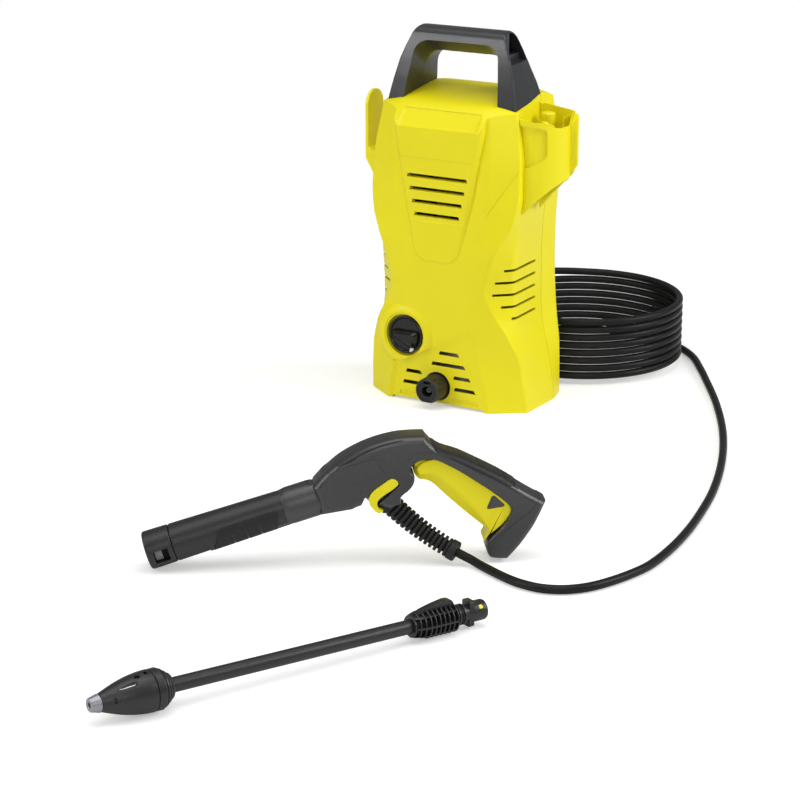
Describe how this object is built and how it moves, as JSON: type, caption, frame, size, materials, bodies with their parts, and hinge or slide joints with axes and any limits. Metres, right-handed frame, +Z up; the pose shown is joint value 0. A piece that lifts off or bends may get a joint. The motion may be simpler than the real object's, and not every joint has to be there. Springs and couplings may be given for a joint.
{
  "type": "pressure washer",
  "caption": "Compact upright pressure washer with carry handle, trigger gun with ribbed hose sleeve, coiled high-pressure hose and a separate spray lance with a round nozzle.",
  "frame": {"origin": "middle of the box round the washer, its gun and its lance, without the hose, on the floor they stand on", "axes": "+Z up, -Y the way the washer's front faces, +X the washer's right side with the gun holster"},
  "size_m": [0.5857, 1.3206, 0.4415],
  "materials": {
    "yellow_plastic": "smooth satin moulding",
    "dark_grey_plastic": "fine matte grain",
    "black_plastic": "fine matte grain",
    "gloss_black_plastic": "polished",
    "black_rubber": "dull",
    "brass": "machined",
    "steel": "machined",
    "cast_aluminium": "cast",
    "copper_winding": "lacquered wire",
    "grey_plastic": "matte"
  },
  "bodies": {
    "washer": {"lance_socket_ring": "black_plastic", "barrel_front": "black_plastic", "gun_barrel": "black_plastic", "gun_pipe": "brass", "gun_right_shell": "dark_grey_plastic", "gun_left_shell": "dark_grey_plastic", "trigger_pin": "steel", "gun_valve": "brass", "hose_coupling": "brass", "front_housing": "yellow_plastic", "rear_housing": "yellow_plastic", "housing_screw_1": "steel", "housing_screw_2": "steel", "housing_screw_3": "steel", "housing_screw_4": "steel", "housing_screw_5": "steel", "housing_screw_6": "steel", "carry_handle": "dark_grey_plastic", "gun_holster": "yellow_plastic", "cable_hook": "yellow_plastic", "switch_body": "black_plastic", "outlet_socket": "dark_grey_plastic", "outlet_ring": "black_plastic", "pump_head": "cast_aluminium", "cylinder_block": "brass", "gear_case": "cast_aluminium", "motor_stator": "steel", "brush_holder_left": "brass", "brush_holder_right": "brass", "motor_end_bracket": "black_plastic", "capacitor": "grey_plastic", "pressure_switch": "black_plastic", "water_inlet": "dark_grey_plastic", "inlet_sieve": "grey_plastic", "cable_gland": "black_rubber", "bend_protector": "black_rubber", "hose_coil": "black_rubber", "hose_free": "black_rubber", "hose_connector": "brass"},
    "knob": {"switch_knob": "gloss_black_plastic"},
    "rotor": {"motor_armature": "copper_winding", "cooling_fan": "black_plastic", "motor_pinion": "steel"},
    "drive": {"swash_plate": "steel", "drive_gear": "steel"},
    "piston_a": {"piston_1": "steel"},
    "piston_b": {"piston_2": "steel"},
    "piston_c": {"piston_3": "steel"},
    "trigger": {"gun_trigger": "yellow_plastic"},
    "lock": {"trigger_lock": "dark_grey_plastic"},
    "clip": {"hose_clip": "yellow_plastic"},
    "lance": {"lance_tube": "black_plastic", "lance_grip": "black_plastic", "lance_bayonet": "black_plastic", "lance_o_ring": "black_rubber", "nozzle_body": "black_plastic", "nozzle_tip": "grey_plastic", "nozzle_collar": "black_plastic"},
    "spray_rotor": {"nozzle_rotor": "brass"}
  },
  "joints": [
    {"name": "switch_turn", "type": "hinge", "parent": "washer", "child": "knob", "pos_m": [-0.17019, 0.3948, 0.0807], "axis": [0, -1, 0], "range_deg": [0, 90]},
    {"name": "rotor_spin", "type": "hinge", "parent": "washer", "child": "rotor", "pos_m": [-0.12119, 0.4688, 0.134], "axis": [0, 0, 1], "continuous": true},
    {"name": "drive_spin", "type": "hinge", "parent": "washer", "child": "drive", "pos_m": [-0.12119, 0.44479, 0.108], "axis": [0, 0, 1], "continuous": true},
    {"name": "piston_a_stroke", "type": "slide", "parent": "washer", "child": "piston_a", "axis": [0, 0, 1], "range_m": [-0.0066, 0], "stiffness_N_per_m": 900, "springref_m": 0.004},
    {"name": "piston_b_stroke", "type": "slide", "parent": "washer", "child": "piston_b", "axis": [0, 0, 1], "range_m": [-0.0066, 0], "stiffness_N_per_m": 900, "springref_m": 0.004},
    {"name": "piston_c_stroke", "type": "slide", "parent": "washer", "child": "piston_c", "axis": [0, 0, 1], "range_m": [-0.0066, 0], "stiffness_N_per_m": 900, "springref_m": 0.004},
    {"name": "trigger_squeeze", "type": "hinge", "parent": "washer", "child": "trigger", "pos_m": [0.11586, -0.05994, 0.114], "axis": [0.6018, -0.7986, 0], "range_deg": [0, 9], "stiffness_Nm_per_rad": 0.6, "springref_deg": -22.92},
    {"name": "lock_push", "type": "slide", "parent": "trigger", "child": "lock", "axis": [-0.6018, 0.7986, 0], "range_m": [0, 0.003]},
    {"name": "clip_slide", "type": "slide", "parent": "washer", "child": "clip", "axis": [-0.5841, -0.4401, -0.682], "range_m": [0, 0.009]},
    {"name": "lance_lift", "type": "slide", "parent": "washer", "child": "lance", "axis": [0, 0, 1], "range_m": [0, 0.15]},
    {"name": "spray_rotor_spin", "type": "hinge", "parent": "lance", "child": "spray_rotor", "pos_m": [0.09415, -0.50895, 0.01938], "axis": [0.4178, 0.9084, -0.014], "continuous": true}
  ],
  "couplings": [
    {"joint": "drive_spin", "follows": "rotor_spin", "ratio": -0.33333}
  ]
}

Set problem: Return each line of the data exactly as written above.

The answer:
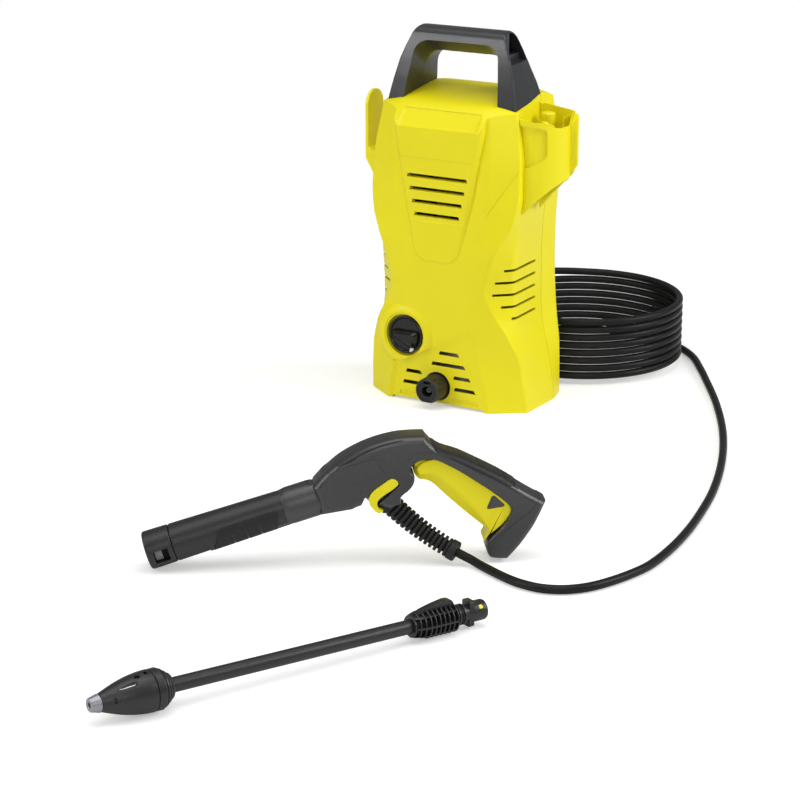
Describe how this object is built and how it moves, as JSON: type, caption, frame, size, materials, bodies with their parts, and hinge or slide joints with axes and any limits. Metres, right-handed frame, +Z up; the pose shown is joint value 0. A piece that lifts off or bends may get a joint. The motion may be simpler than the real object's, and not every joint has to be there. Springs and couplings may be given for a joint.
{
  "type": "pressure washer",
  "caption": "Compact upright pressure washer with carry handle, trigger gun with ribbed hose sleeve, coiled high-pressure hose and a separate spray lance with a round nozzle.",
  "frame": {"origin": "middle of the box round the washer, its gun and its lance, without the hose, on the floor they stand on", "axes": "+Z up, -Y the way the washer's front faces, +X the washer's right side with the gun holster"},
  "size_m": [0.5857, 1.3206, 0.4415],
  "materials": {
    "yellow_plastic": "smooth satin moulding",
    "dark_grey_plastic": "fine matte grain",
    "black_plastic": "fine matte grain",
    "gloss_black_plastic": "polished",
    "black_rubber": "dull",
    "brass": "machined",
    "steel": "machined",
    "cast_aluminium": "cast",
    "copper_winding": "lacquered wire",
    "grey_plastic": "matte"
  },
  "bodies": {
    "washer": {"lance_socket_ring": "black_plastic", "barrel_front": "black_plastic", "gun_barrel": "black_plastic", "gun_pipe": "brass", "gun_right_shell": "dark_grey_plastic", "gun_left_shell": "dark_grey_plastic", "trigger_pin": "steel", "gun_valve": "brass", "hose_coupling": "brass", "front_housing": "yellow_plastic", "rear_housing": "yellow_plastic", "housing_screw_1": "steel", "housing_screw_2": "steel", "housing_screw_3": "steel", "housing_screw_4": "steel", "housing_screw_5": "steel", "housing_screw_6": "steel", "carry_handle": "dark_grey_plastic", "gun_holster": "yellow_plastic", "cable_hook": "yellow_plastic", "switch_body": "black_plastic", "outlet_socket": "dark_grey_plastic", "outlet_ring": "black_plastic", "pump_head": "cast_aluminium", "cylinder_block": "brass", "gear_case": "cast_aluminium", "motor_stator": "steel", "brush_holder_left": "brass", "brush_holder_right": "brass", "motor_end_bracket": "black_plastic", "capacitor": "grey_plastic", "pressure_switch": "black_plastic", "water_inlet": "dark_grey_plastic", "inlet_sieve": "grey_plastic", "cable_gland": "black_rubber", "bend_protector": "black_rubber", "hose_coil": "black_rubber", "hose_free": "black_rubber", "hose_connector": "brass"},
    "knob": {"switch_knob": "gloss_black_plastic"},
    "rotor": {"motor_armature": "copper_winding", "cooling_fan": "black_plastic", "motor_pinion": "steel"},
    "drive": {"swash_plate": "steel", "drive_gear": "steel"},
    "piston_a": {"piston_1": "steel"},
    "piston_b": {"piston_2": "steel"},
    "piston_c": {"piston_3": "steel"},
    "trigger": {"gun_trigger": "yellow_plastic"},
    "lock": {"trigger_lock": "dark_grey_plastic"},
    "clip": {"hose_clip": "yellow_plastic"},
    "lance": {"lance_tube": "black_plastic", "lance_grip": "black_plastic", "lance_bayonet": "black_plastic", "lance_o_ring": "black_rubber", "nozzle_body": "black_plastic", "nozzle_tip": "grey_plastic", "nozzle_collar": "black_plastic"},
    "spray_rotor": {"nozzle_rotor": "brass"}
  },
  "joints": [
    {"name": "switch_turn", "type": "hinge", "parent": "washer", "child": "knob", "pos_m": [-0.17019, 0.3948, 0.0807], "axis": [0, -1, 0], "range_deg": [0, 90]},
    {"name": "rotor_spin", "type": "hinge", "parent": "washer", "child": "rotor", "pos_m": [-0.12119, 0.4688, 0.134], "axis": [0, 0, 1], "continuous": true},
    {"name": "drive_spin", "type": "hinge", "parent": "washer", "child": "drive", "pos_m": [-0.12119, 0.44479, 0.108], "axis": [0, 0, 1], "continuous": true},
    {"name": "piston_a_stroke", "type": "slide", "parent": "washer", "child": "piston_a", "axis": [0, 0, 1], "range_m": [-0.0066, 0], "stiffness_N_per_m": 900, "springref_m": 0.004},
    {"name": "piston_b_stroke", "type": "slide", "parent": "washer", "child": "piston_b", "axis": [0, 0, 1], "range_m": [-0.0066, 0], "stiffness_N_per_m": 900, "springref_m": 0.004},
    {"name": "piston_c_stroke", "type": "slide", "parent": "washer", "child": "piston_c", "axis": [0, 0, 1], "range_m": [-0.0066, 0], "stiffness_N_per_m": 900, "springref_m": 0.004},
    {"name": "trigger_squeeze", "type": "hinge", "parent": "washer", "child": "trigger", "pos_m": [0.11586, -0.05994, 0.114], "axis": [0.6018, -0.7986, 0], "range_deg": [0, 9], "stiffness_Nm_per_rad": 0.6, "springref_deg": -22.92},
    {"name": "lock_push", "type": "slide", "parent": "trigger", "child": "lock", "axis": [-0.6018, 0.7986, 0], "range_m": [0, 0.003]},
    {"name": "clip_slide", "type": "slide", "parent": "washer", "child": "clip", "axis": [-0.5841, -0.4401, -0.682], "range_m": [0, 0.009]},
    {"name": "lance_lift", "type": "slide", "parent": "washer", "child": "lance", "axis": [0, 0, 1], "range_m": [0, 0.15]},
    {"name": "spray_rotor_spin", "type": "hinge", "parent": "lance", "child": "spray_rotor", "pos_m": [0.09415, -0.50895, 0.01938], "axis": [0.4178, 0.9084, -0.014], "continuous": true}
  ],
  "couplings": [
    {"joint": "drive_spin", "follows": "rotor_spin", "ratio": -0.33333}
  ]
}